The thing that I like most about playing in Hatch Hall is that you’re much closer to the audience, you have a much more immediate feeling of where they’re at, and the feedback is quicker.
It has great acoustics, a great piano, and it’s been a great addition, along with the new recording studios there. It’s given us a lot more latitude in what we can do. This is especially important for the students, because Kilbourn Hall is so busy that it was often difficult to impossible for the students to get recitals there.
So Hatch was a great solution, and I can’t imagine anyone being disappointed that they have to give their recital there. It’s a great place to perform.
For this 70th birthday concert, you did all original compositions, and a lot of them are either dedicated to other great musicians or were written for someone. What was your process in constructing this program?
I thought for several months about what kind of program to do, and I had inclinations in several directions. The three were to revisit some published material of mine that’s become somewhat well-known or influential, like the four volumes of the 24 Preludes & Predilections (recorded for Advance Music).
I did a volume of the Contemporary Jazz Pianists, which was a set of 24 variations on the chord changes of “All of Me,” in the styles of 24 of my favorite pianists, from Scott Joplin to Cecil Taylor. That was a possibility, or doing selections from the four-CD set of the Preludes & Predilections. I could have done standards, I could have done new music, and when I started to think about it, I decided to do mostly pieces that were written for family members in the first half.
Family was the main thing that brought us back to Rochester [in 2001]. There was an interesting coincidence, if you believe in coincidences. There have been so many in my life that I don’t believe in them anymore! After I had the five-year contract with the [NDR] radio band, I wanted to get back to teaching, because I want to help shape the maturation of young creative musicians. I had already been offered a job running the jazz writing program at the jazz school in Graz, Austria, but I hadn’t signed the contract yet. We have just one son, Evan, who’s a great musician too, a trombone player. He had been living in New York for five years or so when we were in Germany, and ended up coming back to Rochester for his wedding, in the summer of 2001.
Fred Sturm, who took over for me as head of the jazz department, got a great offer to go back to Wisconsin to start a jazz program, which he had wanted to do before he came to Eastman, and he decided to go back. So right before I signed the contract to go to Austria, and just a couple of weeks after we found out we were going to be grandparents, I got a call asking if I wanted to come back to Eastman. We got back just a few months before the birth of our first grandchild.
Great timing! In addition to being an excellent composer and player, you seem to be Eastman’s resident expert on Duke Ellington and Billy Strayhorn. Where did your love of those two come from? Did you hear a record when you were young, and that was it?

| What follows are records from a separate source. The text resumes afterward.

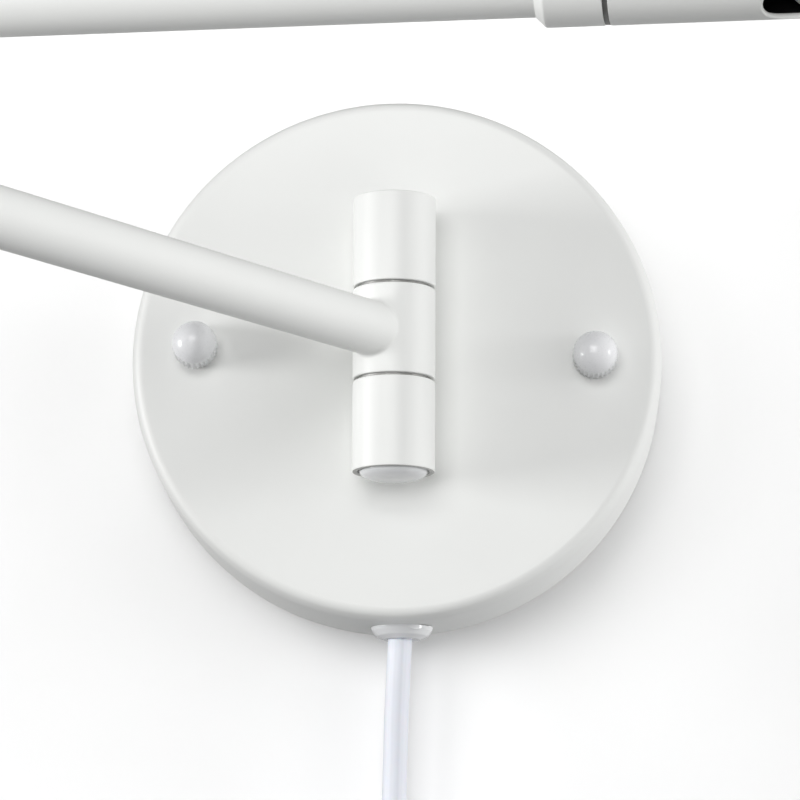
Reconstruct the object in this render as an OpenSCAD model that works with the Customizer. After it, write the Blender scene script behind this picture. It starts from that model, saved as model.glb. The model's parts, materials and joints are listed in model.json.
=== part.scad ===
// Swing arm wall sconce: a round canopy carries a three-part pivot barrel, two
// tubular arms joined by an elbow, and a lamp head on a roll and tilt swivel.
// Origin: centre of the mounting bar's wall face. +X right, -Y out of the wall, +Z up.

/* [Canopy] */
// Diameter of the canopy
canopy_d = 127; // [115:1:150]
// Depth of the canopy from the wall to its face
canopy_depth = 28; // [24:1:32]
// Sheet thickness of the canopy
canopy_wall = 1.2; // [0.8:0.1:2]
// Rounding where the canopy's side meets its face
canopy_edge_r = 2.4; // [2:0.1:4]
// Distance between the two ball nuts
stud_spacing = 95.4; // [90:0.1:100]
// Distance between the two screws that fix the bar to the wall box
box_screw_spacing = 70; // [64:1:76]

/* [Pivot barrels] */
// Diameter of every barrel segment
barrel_d = 19.5; // [18:0.5:20]
// Height of one barrel segment
segment_h = 21.5; // [21:0.1:24]
// Gap between two segments, filled by a friction washer
segment_gap = 0.7; // [0.5:0.1:1]
// Height of the middle segment's centre above the canopy's centre
barrel_rise = 2.6; // [0:0.1:5]
// Clear gap between the canopy's face and the back of the barrel
barrel_gap = 1.25; // [1:0.05:2]

/* [Arms] */
// Diameter of the arm tubes
tube_d = 13; // [12:0.5:13.5]
// Wall of the arm tubes
tube_wall = 1; // [0.8:0.1:1.2]
// Length of the lower arm between its two pivot axes
lower_len = 225; // [200:1:260]
// Distance from the elbow's axis to the head's tilt screws
upper_len = 214; // [200:1:260]
// Angle of the lower arm to the wall as drawn, pointing left and out
lower_rest = 55.9; // [40:0.1:80]
// Angle of the upper arm to the wall as drawn, pointing right and out
upper_rest = 6; // [0:0.5:20]

/* [Head swivel] */
// Diameter of the collar and the slotted sleeve
sleeve_d = 17; // [16:0.5:17.5]
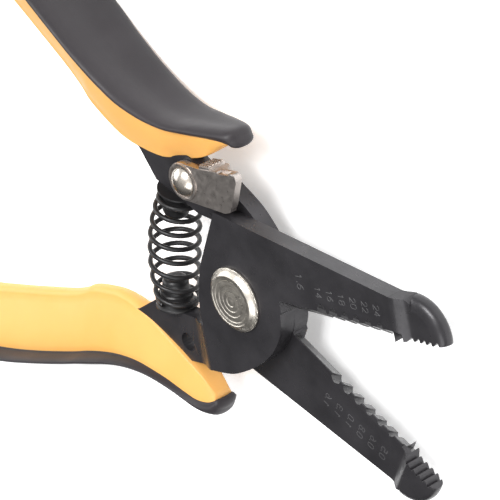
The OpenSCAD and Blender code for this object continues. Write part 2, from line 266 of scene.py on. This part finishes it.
# ---------------------------------------------------------------- handles
# Stations from the guard's tip to the handle's end, in the half frame (mm): inner edge u v, seam u v,
# outer edge u v, half width of the core at the seam, half width of the grip's rim, rounding and half
# width of the core's inner shoulder, share of the guard's shift that the station takes.
STATIONS = [
    (-13.4, -22.4, -13.2, -24.0, -12.6, -25.7, 2.1, 2.7, 0.4, 1.6, 1.0),
    (-14.9, -19.9, -14.7, -24.2, -13.8, -26.8, 2.7, 3.3, 0.5, 2.0, 0.8),
    (-17.2, -17.4, -17.3, -23.6, -16.2, -26.4, 3.1, 4.0, 0.6, 2.2, 0.4),
    (-20.0, -15.0, -20.4, -22.1, -19.8, -24.7, 3.4, 4.6, 0.7, 2.3, 0.15),
    (-23.4, -12.5, -24.0, -20.3, -23.6, -22.7, 3.7, 5.3, 0.9, 2.2, 0.0),
    (-27.3, -10.0, -28.0, -18.9, -27.5, -21.2, 4.0, 5.9, 1.1, 2.0, 0.0),
    (-30.6, -8.4, -31.5, -18.1, -31.5, -20.5, 4.1, 6.4, 1.2, 1.8, 0.0),
    (-33.4, -7.2, -35.0, -17.8, -35.0, -20.2, 4.2, 6.8, 1.3, 1.6, 0.0),
    (-36.8, -6.5, -38.5, -17.9, -38.5, -20.3, 4.3, 7.0, 1.3, 1.5, 0.0),
    (-41.0, -6.6, -42.0, -18.3, -42.0, -20.6, 4.4, 7.2, 1.3, 1.5, 0.0),
    (-45.0, -7.1, -46.0, -19.0, -46.5, -21.2, 4.5, 7.4, 1.3, 1.5, 0.0),
    (-47.8, -8.2, -49.0, -19.7, -50.0, -21.9, 4.6, 7.55, 1.3, 1.5, 0.0),
    (-52.0, -9.3, -54.0, -20.7, -55.0, -22.9, 4.7, 7.65, 1.3, 1.5, 0.0),
    (-60.0, -10.6, -62.0, -22.2, -63.0, -24.4, 4.7, 7.70, 1.3, 1.5, 0.0),
    (-68.0, -11.8, -70.0, -23.4, -71.0, -25.7, 4.7, 7.70, 1.3, 1.5, 0.0),
    (-80.0, -13.3, -81.0, -24.4, -82.0, -26.7, 4.8, 7.70, 1.4, 1.6, 0.0),
    (-92.0, -13.7, -92.0, -24.6, -92.5, -26.8, 4.8, 7.70, 1.4, 1.6, 0.0),
    (-101.0, -13.5, -101.0, -24.0, -102.0, -26.0, 4.8, 7.6, 1.4, 1.7, 0.0),
    (-107.0, -13.5, -107.0, -22.5, -109.0, -23.6, 4.7, 7.2, 1.4, 1.8, 0.0),
    (-110.3, -13.9, -110.2, -19.0, -112.6, -19.6, 4.4, 6.4, 1.2, 2.0, 0.0),
    (-111.2, -14.4, -111.2, -15.8, -113.4, -15.6, 3.8, 5.2, 0.6, 2.2, 0.0),
]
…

It was much later than that, actually. I had been studying classical for a few years. When I first started playing, the people that influenced me a lot were the first people I heard. I was at a friend’s house after school – I was 14 or 15 –and this guy’s father was a jazz fan, and played me Erroll Garner’s Concert By the Sea, Ahmad Jamal’s trio, Time Out by Dave Brubeck, which had just come out, the Modern Jazz Quartet … As soon as I heard that music, I could that hear that they were using the same harmony I loved from Impressionistic music. I knew they were improvising, I had no idea how they did that, but I could hear that it had the same organization as written music. As soon as I heard that, I knew I was going to spend the rest of my life figuring that out.
When I was enrolled at Kent State University, they didn’t know anything about jazz, but I and a bunch of students that started the same year that I did, we wanted to have a big band together. We were all listening mostly to Woody Herman, and Stan Kenton’s band, especially Bill Holman’s stuff. Of course the Thad Jones/ Mel Lewis Orchestra, which was the hot new band on the scene, and the Gerry Mulligan Concert Jazz Band. Some Count Basie, and some of the guys were into Ellington.
At the time, I listened to a couple of Ellington records like the Far East Suite, but I didn’t really get it at that time. I was more interested in contemporary things. As I got more exposure, I began to love it.